Tasten in de toekomst

Tasten in de toekomst is een verhandeling geschreven door Arthur C. Clarke.

Tasten in de toekomst
Oorspronkelijke titel Profiles of the future
Auteur(s) Arthur C. Clarke
Vertaler A.J. Richel
Taal Nederlands
Oorspronkelijke taal Engels
Onderwerp Toekomstvoorspellingen
Uitgever Het Spectrum
Oorspronkelijke uitgever Victor Gollancz Ltd.
Uitgegeven 1964
Oorspronkelijk uitgegeven 1962
Pagina's 221
Portaal  Portaalicoon   Literatuur

Het originele boek verscheen in 1962 onder de titel Profiles of the future. Uitgeverij Het Spectrum gaf het begin 1964 uit in een vertaling van A.J. Richel in de serie Prisma Pockets.

Leeswaarschuwing: Onderstaande tekst bevat details over de inhoud of de afloop van het verhaal.

Clarke verkent in het boek de mogelijkheden en onmogelijkheden van voorspellingen. In negentien hoofdstukken gaat Clarke per thema in op wat in de toekomst mogelijk is en wat niet. In het voorwoord en ook in de eerste hoofdstukken wijst Clarke erop dat toekomstvoorspellingen tot dan toe er vaak naast zaten, of de voorspeller zaken nu uit de losse pols beweerde of dat het wetenschappelijk onderbouwd werd. Om te voorkomen dat Clarke in dezelfde val zou lopen, hield hij de (on-)mogelijkheden open. Een aantal van zijn voorspellingen is sindsdien uitgekomen. bij een aantal is er in 2017 nog steeds sprake van onmogelijkheid, zoals sneller reizen dan het licht of reizen door de tijd. Clarke ging uit van drie uitgangspunten, waar komt het vandaan, waar moet het naar toe en hoeveel tijd neemt het in beslag.

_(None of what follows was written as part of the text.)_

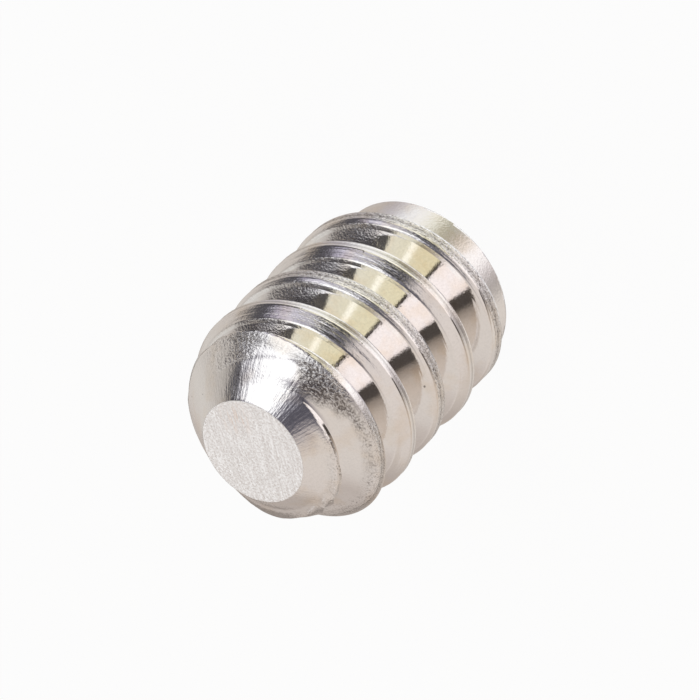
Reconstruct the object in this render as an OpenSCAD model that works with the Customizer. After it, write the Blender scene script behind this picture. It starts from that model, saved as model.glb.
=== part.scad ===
// Headless set screw with a coarse rolled right-hand thread, a coned flat
// point and a countersunk hexagon socket.
//
// Frame: the screw stands on its socket end. The origin is the centre of the
// socket end face, +Z runs along the axis towards the point.

/* [Screw] */
// Length over all, from the socket end to the flat point
screw_length = 14; // [12:0.5:40]
// Major diameter, over the thread crests
major_d = 10; // [9:0.1:14]

/* [Thread] */
// Axial distance from one crest to the next
pitch = 2.5; // [2.3:0.1:3.5]
// Depth of the groove below the crests
thread_depth = 1.5; // [1:0.05:1.65]
// Axial width of the flat on top of the crest
crest_width = 0.45; // [0.2:0.05:0.7]
// Angle between each flank and a plane square to the axis
flank_angle = 30; // [20:1:32]
// Height of the middle of the crest above the socket end where the thread stops
thread_end_height = 0.55; // [0.2:0.05:1.2]
// Direction from the axis in which the thread stops
thread_end_azimuth = 50; // [0:5:355]
// Turning angle over which the crest sinks into the collar
runout_angle = 90; // [40:5:180]

/* [Collar] */
// Height that the rolled crests rise above the plain blank
crest_rise = 0.75; // [0.4:0.05:0.95]
// Height of the plain collar that the thread runs out into
collar_height = 2.05; // [1.6:0.05:3]
// Bevel on the outer edge of the socket end
end_bevel = 0.15; // [0.05:0.05:0.3]

/* [Point] */
// Diameter of the flat point
point_d = 5; // [3:0.1:6]
// Axial length of the cone between the flat point and the full thread
point_cone_length = 2.2; // [1:0.1:4]

/* [Socket] */
// Width of the hexagon socket across its flats
socket_flats = 4; // [3:0.1:4.2]
// Depth of the full hexagon below the end face
socket_depth = 5; // [3:0.1:8]
// Diameter of the countersunk mouth of the socket
countersink_d = 5.4; // [5:0.1:6]
// Full angle of the countersunk mouth
countersink_angle = 90; // [60:5:120]
// Full angle of the drill cone under the socket
drill_angle = 118; // [90:1:140]

/* [Hidden] */

// Sections of the ridge in one turn, and the fineness of the true rounds
turn_steps = 48;
round_fn = 96;
// How far one shape runs past another that it is joined to or cut with
pass = 0.3;

major_r = major_d / 2;
root_r = major_r - thread_depth;
blank_r = major_r - crest_rise;
point_r = point_d / 2;

// Half of the ridge's axial width at a radius
function half_width(r) = crest_width / 2 + (major_r - r) * tan(flank_angle);
// The ridge is rooted in the core by as much as leaves its turns clear of
// each other, and stands proud of the crest, to which it is turned down
groove_flat = pitch - 2 * half_width(root_r);
ridge_foot_r = root_r - groove_flat / 4 / tan(flank_angle);
ridge_top_r = major_r + crest_width / 4 / tan(flank_angle);
// Where the thread stops, the top of the ridge lies this far inside the collar
buried_r = blank_r - pass / 3;

// Height of the middle of the ridge at an angle turned from where it stops
function ridge_z(turned) = thread_end_height + pitch * turned / 360;
// The angle at which the ridge has passed the point
turned_out = 360 * (screw_length - thread_end_height + pitch) / pitch;

// A point of the ridge, at a radius, a turned angle and a height
function at(r, turned, z) =
    [r * cos(thread_end_azimuth + turned), r * sin(thread_end_azimuth + turned), z];

// Section of the ridge: a trapezoid, as tall as the run-out lets it be
function ridge_section(turned) =
    let (
        risen = min(1, turned / runout_angle),
        top_r = buried_r + (ridge_top_r - buried_r) * risen,
        z = ridge_z(turned)
    )
    [
        at(ridge_foot_r, turned, z - half_width(ridge_foot_r)),
        at(top_r, turned, z - half_width(top_r)),
        at(top_r, turned, z + half_width(top_r)),
        at(ridge_foot_r, turned, z + half_width(ridge_foot_r))
    ];

// Joins equal closed loops of points into one solid, loop after loop
module swept(loops) {
    n = len(loops[0]);
    last = (len(loops) - 1) * n;
    polyhedron(
        points = [for (loop = loops) each loop],
        faces = [
            for (k = [1 : n - 2]) [0, k + 1, k],
            for (k = [1 : n - 2]) [last, last + k, last + k + 1],
            for (j = [0 : len(loops) - 2], k = [0 : n - 1])
                let (a = j * n + k, b = j * n + (k + 1) % n)
                    each [[a, b, b + n], [a, b + n, a + n]]
        ]
    );
}

module thread_ridge() {
    step = 360 / turn_steps;
    swept([for (turned = [0 : step : turned_out]) ridge_section(turned)]);
}

// Core of the thread with the plain collar at its foot
module core() {
    cylinder(r = root_r, h = screw_length + pass, $fn = round_fn);
    cylinder(r = blank_r, h = collar_height, $fn = round_fn);
}

// Turned outline of the whole screw: bevelled foot, crests, cone and point
module turned_outline() {
    bevel_reach = major_r - blank_r + end_bevel;
    rotate_extrude($fn = round_fn)
        polygon([
            [0, 0],
            [blank_r - end_bevel, 0],
            [major_r, bevel_reach],
            [major_r, screw_length - point_cone_length],
            [point_r, screw_length],
            [0, screw_length]
        ]);
}

// Hexagon with a countersunk mouth and a drill cone at its bottom
module socket() {
    corner_r = socket_flats / 2 / cos(30);
    sink_depth = countersink_d / 2 / tan(countersink_angle / 2);
    drill_depth = socket_flats / 2 / tan(drill_angle / 2);
    translate([0, 0, -pass])
        cylinder(r = corner_r, h = socket_depth + pass, $fn = 6);
    translate([0, 0, socket_depth])
        cylinder(r1 = socket_flats / 2, r2 = 0, h = drill_depth, $fn = round_fn);
    cylinder(r1 = countersink_d / 2, r2 = 0, h = sink_depth, $fn = round_fn);
}

module screw_body() {
    color("silver")
        difference() {
            intersection() {
                union() {
                    core();
                    thread_ridge();
                }
                turned_outline();
            }
            socket();
        }
}

screw_body();
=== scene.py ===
import math
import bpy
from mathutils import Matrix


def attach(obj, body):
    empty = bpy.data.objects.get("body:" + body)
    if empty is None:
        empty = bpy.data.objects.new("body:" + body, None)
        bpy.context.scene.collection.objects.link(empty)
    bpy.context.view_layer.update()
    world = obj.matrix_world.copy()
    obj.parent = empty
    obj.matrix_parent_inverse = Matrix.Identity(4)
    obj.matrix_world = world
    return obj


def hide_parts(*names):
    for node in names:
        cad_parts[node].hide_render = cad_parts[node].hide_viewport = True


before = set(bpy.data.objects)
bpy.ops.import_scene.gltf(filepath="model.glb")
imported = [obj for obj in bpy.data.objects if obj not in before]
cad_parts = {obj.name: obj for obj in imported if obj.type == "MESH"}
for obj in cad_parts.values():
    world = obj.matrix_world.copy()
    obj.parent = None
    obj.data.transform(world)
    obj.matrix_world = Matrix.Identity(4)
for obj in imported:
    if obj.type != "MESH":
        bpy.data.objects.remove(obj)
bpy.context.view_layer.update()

from types import SimpleNamespace

import bpy
import numpy as np
from mathutils import Matrix, Vector, noise

MM = 0.001

# Sizes of the screw in millimetres, as in the part's source
LENGTH = 14.0
MAJOR_R = 5.0
ROOT_R = 3.5
BLANK_R = 4.25
POINT_R = 2.5
CONE_LENGTH = 2.2
PITCH = 2.5
FLANK_DEG = 30.0
CREST_WIDTH = 0.45
THREAD_END_HEIGHT = 0.55
THREAD_END_AZIMUTH = 50.0
COLLAR_HEIGHT = 2.05
SOCKET_FLATS = 4.0
SOCKET_DEPTH = 5.0
COUNTERSINK_R = 2.7
DRILL_HALF_DEG = 59.0
GROOVE_DEPTH = MAJOR_R - ROOT_R
CONE_SLOPE = (MAJOR_R - POINT_R) / CONE_LENGTH

# The collar's slightly crushed edge, and how far the other sharp edges are taken back
END_BEVEL = 0.08
SOFT_EDGE = 0.02


def linear(hex_colour):
    """An sRGB hex colour as linear RGBA."""
    parts = [int(hex_colour[i:i + 2], 16) / 255 for i in (1, 3, 5)]
    return tuple(p / 12.92 if p <= 0.04045 else ((p + 0.055) / 1.055) ** 2.4 for p in parts) + (1.0,)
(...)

Het boek wordt afgesloten met een tijdtabel omtrent (destijds) te verwachten zaken. Een landing op de Maan voorzag hij rond 1970 (vond plaats in 1969), de landing op een andere planeet rond 1980 (in 2017 nog niet plaatsgevonden). In 2010 stond het beheersen van het klimaat op het programma, hetgeen in 2017 nog niet mogelijk is.

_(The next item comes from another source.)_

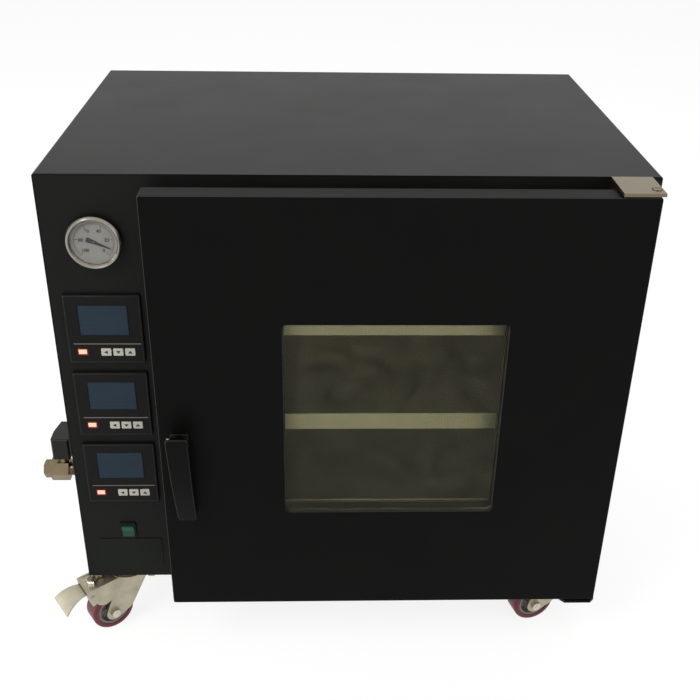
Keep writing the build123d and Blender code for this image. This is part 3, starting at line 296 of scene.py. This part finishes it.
gland_plastic = moulded_plastic("moulded_nylon_gland", "#1b1b1b", "#222222", 0.45, 0.8)
tread_rubber = cast_rubber("cast_polyurethane_tread", "#6b121e", "#520f19", 0.42, 0.9)
window_rubber = cast_rubber("moulded_silicone_window_seal", "#33342f", "#2a2b27", 0.6, 1.2)
bead_rubber = cast_rubber("extruded_epdm_window_bead", "#1b1b19", "#141412", 0.8, 1.2)
silicone = cast_rubber("moulded_silicone_seal", "#c7bfae", "#b5ad9c", 0.6, 1.2)
window_pane = float_glass("tempered_float_glass_window", "#f6f6ef", "#ecece0", 1.12, "#8f8c74", 0.035)
gauge_pane = float_glass("float_glass_gauge", "#fafaf8", "#f6f6f2", 1.2, "#b4b0a8", 0.0)
wool = mineral_wool("bonded_mineral_wool")
screen_face = lcd_screen("smoked_acrylic_display")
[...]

In 1972/1973 kwam Clarke met een herziening, waarbij hij tot de Drie wetten van Clarke kwam. De eerste wet is al terug te vinden in het origineel: "Wanneer een vooraanstaand maar oude geleerde beweert dat iets mogelijk is, heeft hij vrijwel zeker gelijk. Wanneer hij beweert dat iets onmogelijk is, heeft hij hoogstwaarschijnlijk ongelijk".[1] Hij zag het als een uitkomst van een gemis aan verbeeldingskracht. Hij onderbouwde dat met het voorbeeld dat terwijl er al blauwdrukken beschikbaar waren om te bewijzen dat vliegreizen tot de mogelijkheden behoorde, wiskundige Simon Newcomb 'bewees' dat een flying machine nooit een mens zou verplaatsen.